** START **
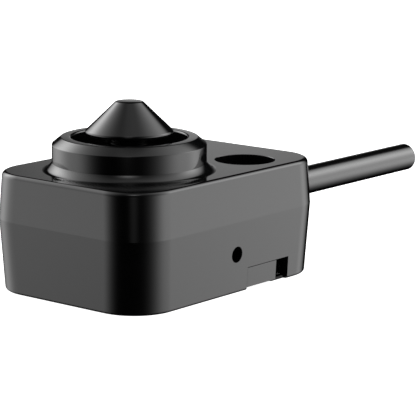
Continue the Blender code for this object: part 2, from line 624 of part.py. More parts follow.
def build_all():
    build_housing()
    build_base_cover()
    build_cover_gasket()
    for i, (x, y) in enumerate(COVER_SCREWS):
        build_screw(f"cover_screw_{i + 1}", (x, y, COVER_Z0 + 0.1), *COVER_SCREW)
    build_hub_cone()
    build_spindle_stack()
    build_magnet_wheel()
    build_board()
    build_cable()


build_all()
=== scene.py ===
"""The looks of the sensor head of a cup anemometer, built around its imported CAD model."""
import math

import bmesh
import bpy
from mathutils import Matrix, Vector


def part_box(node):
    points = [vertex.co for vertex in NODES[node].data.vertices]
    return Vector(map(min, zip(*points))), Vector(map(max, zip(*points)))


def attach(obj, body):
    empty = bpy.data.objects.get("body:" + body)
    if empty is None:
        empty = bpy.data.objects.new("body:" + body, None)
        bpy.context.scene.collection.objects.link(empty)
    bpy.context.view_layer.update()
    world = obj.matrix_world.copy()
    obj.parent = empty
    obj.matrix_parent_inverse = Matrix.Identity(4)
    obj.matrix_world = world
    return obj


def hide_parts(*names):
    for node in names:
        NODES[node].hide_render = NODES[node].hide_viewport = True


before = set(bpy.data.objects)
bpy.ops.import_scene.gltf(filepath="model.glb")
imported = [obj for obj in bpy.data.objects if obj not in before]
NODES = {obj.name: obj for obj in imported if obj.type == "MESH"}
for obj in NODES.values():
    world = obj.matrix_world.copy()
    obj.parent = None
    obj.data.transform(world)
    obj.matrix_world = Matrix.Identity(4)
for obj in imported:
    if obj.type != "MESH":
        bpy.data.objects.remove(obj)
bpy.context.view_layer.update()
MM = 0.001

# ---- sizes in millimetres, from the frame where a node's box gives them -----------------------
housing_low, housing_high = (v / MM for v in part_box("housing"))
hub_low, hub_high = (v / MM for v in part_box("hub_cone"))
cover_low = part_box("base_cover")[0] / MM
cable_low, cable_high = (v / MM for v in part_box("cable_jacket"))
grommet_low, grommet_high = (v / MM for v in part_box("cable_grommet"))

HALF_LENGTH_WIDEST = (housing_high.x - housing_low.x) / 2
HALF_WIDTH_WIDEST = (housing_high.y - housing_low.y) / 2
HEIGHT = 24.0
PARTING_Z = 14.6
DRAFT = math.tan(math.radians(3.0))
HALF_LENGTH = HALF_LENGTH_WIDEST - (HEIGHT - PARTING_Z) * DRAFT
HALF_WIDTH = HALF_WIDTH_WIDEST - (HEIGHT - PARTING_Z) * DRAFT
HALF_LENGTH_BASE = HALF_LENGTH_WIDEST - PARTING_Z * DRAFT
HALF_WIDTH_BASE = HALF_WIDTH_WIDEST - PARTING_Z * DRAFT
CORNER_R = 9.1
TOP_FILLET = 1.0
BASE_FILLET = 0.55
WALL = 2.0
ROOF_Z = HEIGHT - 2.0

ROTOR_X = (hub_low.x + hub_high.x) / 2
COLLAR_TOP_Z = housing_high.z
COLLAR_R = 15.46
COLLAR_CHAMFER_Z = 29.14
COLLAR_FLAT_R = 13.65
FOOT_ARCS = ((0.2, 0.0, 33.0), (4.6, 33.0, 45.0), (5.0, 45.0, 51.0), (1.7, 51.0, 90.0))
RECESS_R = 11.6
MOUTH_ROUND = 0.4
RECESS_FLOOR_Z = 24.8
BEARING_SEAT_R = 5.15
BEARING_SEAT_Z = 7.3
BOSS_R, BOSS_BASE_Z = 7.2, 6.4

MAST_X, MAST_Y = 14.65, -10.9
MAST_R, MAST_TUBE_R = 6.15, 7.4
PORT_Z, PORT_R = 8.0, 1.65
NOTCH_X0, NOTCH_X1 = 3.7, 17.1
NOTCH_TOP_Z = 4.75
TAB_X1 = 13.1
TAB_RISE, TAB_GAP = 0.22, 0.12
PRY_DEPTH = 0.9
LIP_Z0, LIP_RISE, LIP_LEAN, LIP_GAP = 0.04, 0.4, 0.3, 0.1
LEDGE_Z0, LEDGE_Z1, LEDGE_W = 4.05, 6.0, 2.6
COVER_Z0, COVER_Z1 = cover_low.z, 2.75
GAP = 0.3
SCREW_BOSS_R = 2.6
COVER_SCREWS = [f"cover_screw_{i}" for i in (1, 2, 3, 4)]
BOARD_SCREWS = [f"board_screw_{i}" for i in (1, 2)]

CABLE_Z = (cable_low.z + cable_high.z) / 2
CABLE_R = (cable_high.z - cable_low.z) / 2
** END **
** START **
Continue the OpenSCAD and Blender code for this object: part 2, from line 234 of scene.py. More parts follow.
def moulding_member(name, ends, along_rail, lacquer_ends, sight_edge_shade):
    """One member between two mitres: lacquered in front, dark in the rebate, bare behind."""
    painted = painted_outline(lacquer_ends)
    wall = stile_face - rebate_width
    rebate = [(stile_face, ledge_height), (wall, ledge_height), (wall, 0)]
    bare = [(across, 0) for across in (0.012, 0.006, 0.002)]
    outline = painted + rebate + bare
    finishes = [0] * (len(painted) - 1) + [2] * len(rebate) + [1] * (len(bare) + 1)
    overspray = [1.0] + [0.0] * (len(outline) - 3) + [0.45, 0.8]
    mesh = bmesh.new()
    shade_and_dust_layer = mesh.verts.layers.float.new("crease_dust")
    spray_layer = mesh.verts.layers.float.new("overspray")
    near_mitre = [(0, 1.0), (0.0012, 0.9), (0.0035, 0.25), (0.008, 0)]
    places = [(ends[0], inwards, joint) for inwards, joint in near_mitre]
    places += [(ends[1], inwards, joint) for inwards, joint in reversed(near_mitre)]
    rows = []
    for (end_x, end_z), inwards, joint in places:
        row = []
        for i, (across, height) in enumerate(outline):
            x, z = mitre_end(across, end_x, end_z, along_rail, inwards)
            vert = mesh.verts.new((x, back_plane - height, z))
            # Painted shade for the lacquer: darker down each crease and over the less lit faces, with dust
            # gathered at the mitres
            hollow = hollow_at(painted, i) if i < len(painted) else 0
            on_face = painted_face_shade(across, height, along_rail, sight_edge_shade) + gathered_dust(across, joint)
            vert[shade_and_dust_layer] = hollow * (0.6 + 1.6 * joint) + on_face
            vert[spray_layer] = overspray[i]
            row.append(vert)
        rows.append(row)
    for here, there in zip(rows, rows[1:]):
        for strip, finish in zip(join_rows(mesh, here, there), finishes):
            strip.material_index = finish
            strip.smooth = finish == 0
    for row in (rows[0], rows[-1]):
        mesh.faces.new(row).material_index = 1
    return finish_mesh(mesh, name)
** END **
Exercise instructions — Make an exact transcription of the lines from the line with "build_spindle_stack()" through the line with "for node in", inclusive, omitting all others.

Answer for this exercise —
    build_spindle_stack()
    build_magnet_wheel()
    build_board()
    build_cable()


build_all()
=== scene.py ===
"""The looks of the sensor head of a cup anemometer, built around its imported CAD model."""
import math

import bmesh
import bpy
from mathutils import Matrix, Vector


def part_box(node):
    points = [vertex.co for vertex in NODES[node].data.vertices]
    return Vector(map(min, zip(*points))), Vector(map(max, zip(*points)))


def attach(obj, body):
    empty = bpy.data.objects.get("body:" + body)
    if empty is None:
        empty = bpy.data.objects.new("body:" + body, None)
        bpy.context.scene.collection.objects.link(empty)
    bpy.context.view_layer.update()
    world = obj.matrix_world.copy()
    obj.parent = empty
    obj.matrix_parent_inverse = Matrix.Identity(4)
    obj.matrix_world = world
    return obj


def hide_parts(*names):
    for node in names:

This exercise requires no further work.